SOURCE MATERIAL.

=====

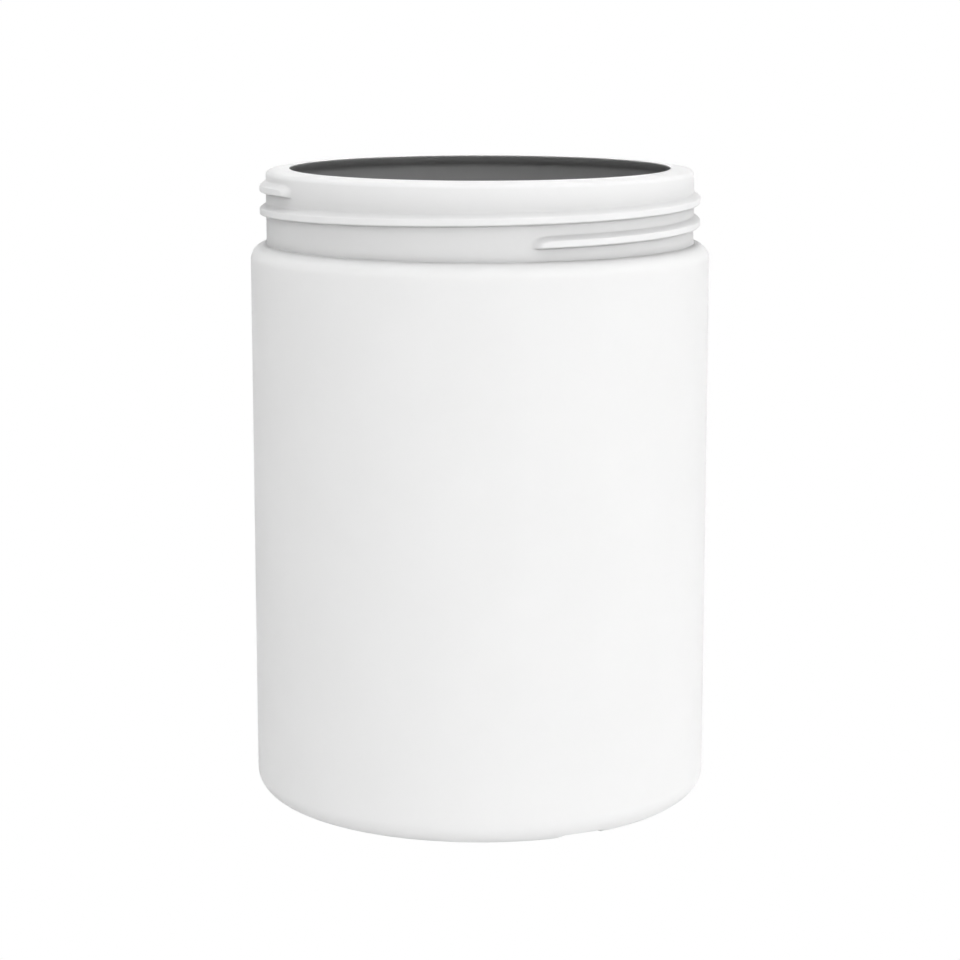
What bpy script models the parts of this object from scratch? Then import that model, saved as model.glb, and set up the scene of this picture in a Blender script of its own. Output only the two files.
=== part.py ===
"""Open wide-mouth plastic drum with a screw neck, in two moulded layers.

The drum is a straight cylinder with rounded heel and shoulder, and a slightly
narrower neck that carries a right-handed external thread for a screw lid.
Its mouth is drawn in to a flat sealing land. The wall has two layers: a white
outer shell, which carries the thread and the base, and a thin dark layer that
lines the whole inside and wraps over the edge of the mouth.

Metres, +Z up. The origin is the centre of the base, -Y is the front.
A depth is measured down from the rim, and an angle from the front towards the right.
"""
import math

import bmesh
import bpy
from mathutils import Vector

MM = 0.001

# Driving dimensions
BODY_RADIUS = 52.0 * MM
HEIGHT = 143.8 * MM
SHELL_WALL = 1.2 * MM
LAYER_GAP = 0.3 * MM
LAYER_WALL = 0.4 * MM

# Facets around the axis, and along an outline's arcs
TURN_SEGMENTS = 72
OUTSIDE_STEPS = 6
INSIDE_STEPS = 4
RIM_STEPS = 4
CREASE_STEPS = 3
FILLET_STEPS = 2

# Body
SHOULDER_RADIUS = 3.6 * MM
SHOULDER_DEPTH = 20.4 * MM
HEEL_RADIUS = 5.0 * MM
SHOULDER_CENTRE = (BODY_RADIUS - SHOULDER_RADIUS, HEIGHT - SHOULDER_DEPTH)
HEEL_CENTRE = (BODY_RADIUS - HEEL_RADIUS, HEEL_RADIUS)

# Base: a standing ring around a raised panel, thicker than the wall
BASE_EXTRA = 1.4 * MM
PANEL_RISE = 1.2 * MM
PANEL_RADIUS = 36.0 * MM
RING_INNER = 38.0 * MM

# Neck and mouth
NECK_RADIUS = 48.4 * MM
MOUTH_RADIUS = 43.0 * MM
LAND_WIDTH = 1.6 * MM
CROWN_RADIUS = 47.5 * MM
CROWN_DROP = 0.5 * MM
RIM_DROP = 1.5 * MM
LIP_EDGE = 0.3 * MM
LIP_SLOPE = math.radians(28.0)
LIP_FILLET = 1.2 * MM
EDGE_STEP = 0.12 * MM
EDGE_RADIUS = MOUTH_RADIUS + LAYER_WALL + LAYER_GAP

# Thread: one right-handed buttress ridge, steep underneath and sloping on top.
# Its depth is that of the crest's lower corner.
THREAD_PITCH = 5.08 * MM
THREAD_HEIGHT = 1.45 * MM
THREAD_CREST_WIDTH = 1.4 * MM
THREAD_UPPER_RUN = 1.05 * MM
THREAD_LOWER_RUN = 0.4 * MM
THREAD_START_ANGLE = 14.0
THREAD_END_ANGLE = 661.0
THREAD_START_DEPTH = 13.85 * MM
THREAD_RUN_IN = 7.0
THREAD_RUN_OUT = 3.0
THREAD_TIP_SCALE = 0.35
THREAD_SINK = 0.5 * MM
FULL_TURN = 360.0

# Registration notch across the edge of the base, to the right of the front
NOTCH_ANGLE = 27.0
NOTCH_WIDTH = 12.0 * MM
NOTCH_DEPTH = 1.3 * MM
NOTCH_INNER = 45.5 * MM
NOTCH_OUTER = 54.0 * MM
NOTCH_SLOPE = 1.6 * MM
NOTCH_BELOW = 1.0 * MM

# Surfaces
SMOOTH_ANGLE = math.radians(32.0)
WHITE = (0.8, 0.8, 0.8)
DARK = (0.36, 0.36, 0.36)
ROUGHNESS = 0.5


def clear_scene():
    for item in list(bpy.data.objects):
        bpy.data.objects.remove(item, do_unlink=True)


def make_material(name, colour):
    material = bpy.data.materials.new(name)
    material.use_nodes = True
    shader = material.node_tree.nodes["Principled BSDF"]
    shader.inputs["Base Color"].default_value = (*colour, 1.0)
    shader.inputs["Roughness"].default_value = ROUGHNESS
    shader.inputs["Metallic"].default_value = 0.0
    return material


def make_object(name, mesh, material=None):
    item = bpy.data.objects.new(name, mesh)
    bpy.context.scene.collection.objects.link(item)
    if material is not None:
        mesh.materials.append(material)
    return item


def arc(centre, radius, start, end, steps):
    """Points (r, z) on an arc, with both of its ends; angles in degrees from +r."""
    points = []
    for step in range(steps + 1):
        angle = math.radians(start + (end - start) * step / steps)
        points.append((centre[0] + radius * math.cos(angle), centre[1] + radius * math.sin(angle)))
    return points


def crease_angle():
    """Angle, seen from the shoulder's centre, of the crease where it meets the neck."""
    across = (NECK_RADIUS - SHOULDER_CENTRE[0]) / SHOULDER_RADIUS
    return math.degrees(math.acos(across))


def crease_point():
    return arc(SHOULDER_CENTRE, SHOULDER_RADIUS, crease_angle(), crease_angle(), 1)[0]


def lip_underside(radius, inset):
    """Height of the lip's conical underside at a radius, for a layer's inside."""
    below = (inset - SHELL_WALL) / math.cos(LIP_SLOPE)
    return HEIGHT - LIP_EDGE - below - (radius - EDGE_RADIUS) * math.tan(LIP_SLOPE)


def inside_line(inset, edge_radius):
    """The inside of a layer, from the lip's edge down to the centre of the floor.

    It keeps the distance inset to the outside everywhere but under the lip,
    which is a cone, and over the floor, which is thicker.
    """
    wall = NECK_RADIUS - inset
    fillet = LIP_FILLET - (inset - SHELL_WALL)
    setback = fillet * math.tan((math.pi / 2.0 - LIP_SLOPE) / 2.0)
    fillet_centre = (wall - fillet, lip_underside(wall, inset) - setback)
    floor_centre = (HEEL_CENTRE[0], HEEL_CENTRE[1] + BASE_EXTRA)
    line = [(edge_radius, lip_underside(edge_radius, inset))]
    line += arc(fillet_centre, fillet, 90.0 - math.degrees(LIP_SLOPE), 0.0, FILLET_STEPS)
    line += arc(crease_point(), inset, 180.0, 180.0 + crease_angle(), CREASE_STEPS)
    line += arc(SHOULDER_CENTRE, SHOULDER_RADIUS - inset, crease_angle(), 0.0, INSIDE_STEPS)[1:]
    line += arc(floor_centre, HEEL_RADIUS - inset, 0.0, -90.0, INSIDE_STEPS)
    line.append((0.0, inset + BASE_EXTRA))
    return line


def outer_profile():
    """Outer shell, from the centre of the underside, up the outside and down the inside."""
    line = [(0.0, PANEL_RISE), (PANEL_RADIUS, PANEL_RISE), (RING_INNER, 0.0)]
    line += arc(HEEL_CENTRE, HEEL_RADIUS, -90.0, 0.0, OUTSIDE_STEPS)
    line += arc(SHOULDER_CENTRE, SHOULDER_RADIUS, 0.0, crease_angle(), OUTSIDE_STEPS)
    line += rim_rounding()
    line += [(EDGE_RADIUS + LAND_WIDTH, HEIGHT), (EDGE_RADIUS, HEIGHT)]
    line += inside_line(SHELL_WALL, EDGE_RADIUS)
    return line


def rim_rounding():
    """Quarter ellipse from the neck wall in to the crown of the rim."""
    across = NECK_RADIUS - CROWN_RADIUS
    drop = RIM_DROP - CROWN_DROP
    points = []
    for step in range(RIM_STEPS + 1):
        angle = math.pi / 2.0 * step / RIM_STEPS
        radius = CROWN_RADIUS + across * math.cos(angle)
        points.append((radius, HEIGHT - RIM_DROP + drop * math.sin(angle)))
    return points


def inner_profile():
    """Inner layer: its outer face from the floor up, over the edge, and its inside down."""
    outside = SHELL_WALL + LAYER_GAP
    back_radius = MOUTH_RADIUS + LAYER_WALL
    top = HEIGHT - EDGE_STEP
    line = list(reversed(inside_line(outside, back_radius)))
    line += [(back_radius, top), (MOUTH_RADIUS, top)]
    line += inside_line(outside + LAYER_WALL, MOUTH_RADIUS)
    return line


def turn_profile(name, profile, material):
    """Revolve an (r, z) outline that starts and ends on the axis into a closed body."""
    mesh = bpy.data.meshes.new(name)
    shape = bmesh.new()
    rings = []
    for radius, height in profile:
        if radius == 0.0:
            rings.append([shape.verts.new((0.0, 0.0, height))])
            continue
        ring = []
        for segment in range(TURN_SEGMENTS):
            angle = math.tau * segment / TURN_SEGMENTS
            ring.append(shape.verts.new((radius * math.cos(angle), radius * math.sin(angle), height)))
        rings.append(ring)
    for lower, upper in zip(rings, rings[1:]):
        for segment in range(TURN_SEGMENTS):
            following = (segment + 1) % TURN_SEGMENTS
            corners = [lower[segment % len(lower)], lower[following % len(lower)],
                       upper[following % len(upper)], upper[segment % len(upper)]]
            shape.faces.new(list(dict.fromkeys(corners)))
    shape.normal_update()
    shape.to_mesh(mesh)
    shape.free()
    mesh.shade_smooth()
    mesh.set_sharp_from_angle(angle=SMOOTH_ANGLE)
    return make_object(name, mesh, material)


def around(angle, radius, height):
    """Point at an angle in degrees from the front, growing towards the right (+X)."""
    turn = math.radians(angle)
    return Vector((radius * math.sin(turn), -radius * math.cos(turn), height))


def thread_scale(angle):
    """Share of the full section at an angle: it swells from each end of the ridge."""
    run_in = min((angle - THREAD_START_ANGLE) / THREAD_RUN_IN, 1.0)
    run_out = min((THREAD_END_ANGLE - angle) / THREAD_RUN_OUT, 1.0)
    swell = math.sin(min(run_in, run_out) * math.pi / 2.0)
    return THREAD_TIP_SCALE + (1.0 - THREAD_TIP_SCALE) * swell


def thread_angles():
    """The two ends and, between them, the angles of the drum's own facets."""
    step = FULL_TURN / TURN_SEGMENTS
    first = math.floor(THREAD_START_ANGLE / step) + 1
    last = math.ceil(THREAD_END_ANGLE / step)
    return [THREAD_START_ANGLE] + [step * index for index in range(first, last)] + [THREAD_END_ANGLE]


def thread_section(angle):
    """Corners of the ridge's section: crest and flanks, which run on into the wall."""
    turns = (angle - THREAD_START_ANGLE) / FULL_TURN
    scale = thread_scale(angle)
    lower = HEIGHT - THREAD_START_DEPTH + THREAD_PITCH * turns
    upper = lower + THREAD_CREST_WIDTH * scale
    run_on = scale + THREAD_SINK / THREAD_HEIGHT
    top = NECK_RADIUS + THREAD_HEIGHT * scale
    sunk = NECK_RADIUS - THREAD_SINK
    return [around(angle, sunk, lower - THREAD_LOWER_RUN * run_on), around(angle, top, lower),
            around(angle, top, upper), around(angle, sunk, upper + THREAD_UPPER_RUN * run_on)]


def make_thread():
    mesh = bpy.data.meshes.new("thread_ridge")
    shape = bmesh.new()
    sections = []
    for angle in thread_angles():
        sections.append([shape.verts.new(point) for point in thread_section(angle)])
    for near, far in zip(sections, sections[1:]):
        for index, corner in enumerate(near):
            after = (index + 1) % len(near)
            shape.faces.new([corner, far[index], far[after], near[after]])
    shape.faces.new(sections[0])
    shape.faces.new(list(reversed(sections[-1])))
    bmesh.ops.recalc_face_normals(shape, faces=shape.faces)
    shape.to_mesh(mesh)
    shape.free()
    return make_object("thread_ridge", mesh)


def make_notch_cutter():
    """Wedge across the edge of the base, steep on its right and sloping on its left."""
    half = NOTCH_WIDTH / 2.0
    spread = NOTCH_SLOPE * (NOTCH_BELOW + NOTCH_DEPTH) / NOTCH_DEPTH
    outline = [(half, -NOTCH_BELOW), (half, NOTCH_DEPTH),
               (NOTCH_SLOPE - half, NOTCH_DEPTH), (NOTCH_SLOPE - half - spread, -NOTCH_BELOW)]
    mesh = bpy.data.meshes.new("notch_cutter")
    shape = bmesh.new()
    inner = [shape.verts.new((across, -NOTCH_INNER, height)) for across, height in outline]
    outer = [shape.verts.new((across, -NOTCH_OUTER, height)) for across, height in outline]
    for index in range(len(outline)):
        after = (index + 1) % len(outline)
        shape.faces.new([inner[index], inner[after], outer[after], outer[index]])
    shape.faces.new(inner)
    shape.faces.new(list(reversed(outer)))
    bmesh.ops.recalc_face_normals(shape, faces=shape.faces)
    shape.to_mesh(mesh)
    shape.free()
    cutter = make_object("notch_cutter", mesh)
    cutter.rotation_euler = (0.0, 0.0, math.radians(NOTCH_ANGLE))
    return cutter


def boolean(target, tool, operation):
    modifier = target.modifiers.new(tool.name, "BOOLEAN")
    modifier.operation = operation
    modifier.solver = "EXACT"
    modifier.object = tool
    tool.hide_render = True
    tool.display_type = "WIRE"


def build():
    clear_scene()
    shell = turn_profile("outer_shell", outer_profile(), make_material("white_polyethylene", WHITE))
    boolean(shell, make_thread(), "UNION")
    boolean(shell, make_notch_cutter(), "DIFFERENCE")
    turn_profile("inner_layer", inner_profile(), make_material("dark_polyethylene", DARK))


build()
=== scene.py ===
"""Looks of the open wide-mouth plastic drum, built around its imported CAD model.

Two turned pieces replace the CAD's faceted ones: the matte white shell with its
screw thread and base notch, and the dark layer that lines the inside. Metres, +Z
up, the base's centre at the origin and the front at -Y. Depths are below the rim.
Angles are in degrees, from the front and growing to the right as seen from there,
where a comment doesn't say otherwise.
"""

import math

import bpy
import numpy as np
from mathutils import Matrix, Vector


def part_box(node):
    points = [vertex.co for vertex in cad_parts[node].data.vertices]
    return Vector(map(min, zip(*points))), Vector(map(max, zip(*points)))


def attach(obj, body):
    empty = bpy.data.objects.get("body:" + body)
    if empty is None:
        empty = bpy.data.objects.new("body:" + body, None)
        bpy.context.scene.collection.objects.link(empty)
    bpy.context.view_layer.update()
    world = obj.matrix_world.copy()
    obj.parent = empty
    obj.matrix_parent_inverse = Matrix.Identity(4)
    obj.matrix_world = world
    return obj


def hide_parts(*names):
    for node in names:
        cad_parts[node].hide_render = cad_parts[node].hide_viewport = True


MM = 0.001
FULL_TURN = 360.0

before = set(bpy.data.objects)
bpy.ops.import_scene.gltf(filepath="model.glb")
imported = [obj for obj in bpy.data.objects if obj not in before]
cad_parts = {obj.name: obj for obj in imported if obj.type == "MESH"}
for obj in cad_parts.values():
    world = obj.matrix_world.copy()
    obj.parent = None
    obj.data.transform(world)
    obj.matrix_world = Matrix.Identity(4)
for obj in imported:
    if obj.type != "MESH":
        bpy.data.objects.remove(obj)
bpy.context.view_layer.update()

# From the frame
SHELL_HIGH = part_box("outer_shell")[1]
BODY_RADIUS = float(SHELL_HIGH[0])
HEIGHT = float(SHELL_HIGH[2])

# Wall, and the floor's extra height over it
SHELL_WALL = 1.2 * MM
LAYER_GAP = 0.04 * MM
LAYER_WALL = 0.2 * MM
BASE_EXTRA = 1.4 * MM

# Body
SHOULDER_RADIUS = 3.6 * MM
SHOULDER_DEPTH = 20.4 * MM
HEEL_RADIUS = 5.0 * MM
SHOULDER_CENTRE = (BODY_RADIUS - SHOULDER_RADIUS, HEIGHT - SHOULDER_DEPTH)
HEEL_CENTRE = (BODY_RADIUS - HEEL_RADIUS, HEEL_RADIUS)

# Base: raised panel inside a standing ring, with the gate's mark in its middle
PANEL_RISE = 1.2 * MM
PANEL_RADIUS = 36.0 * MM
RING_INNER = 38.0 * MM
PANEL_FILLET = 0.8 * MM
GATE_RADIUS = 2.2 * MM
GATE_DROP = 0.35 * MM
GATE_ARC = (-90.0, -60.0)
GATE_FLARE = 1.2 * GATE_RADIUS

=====

AIM.
Copy out only the lines running from the beginning of the data to the line with "two moulded layers.", both ends included.

TASK RESPONSE.
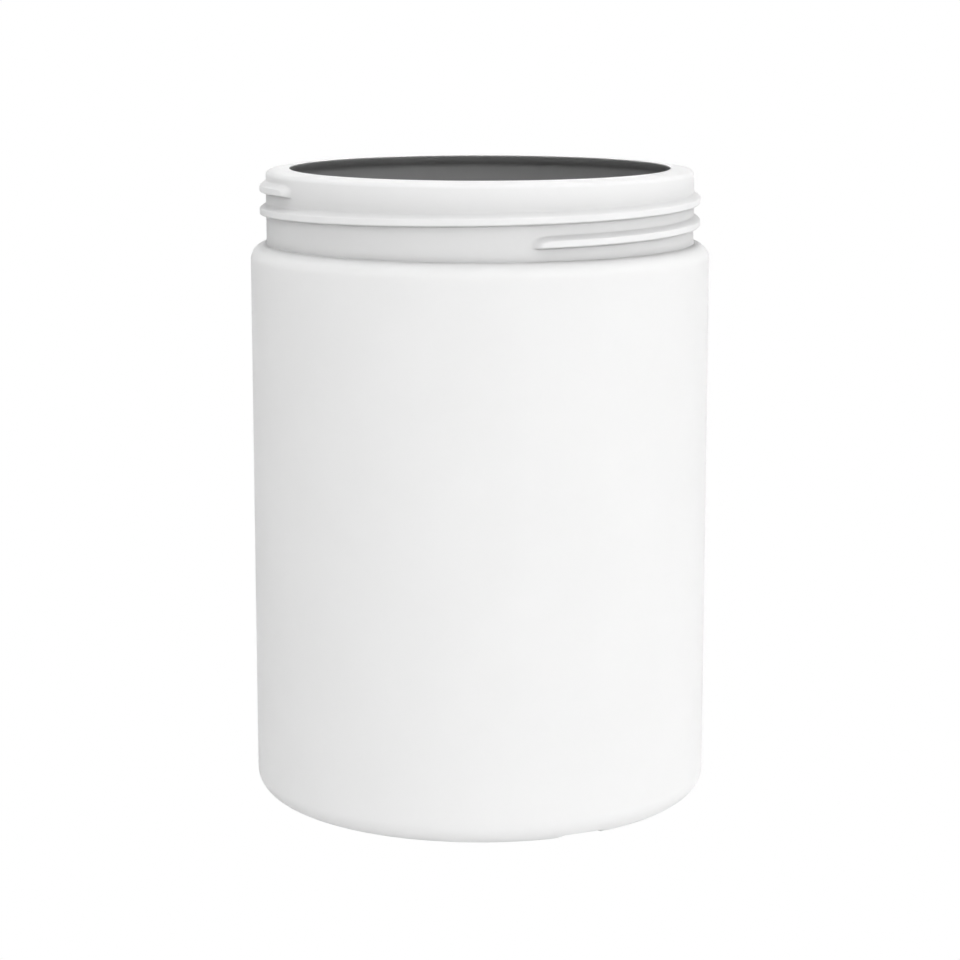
What bpy script models the parts of this object from scratch? Then import that model, saved as model.glb, and set up the scene of this picture in a Blender script of its own. Output only the two files.
=== part.py ===
"""Open wide-mouth plastic drum with a screw neck, in two moulded layers.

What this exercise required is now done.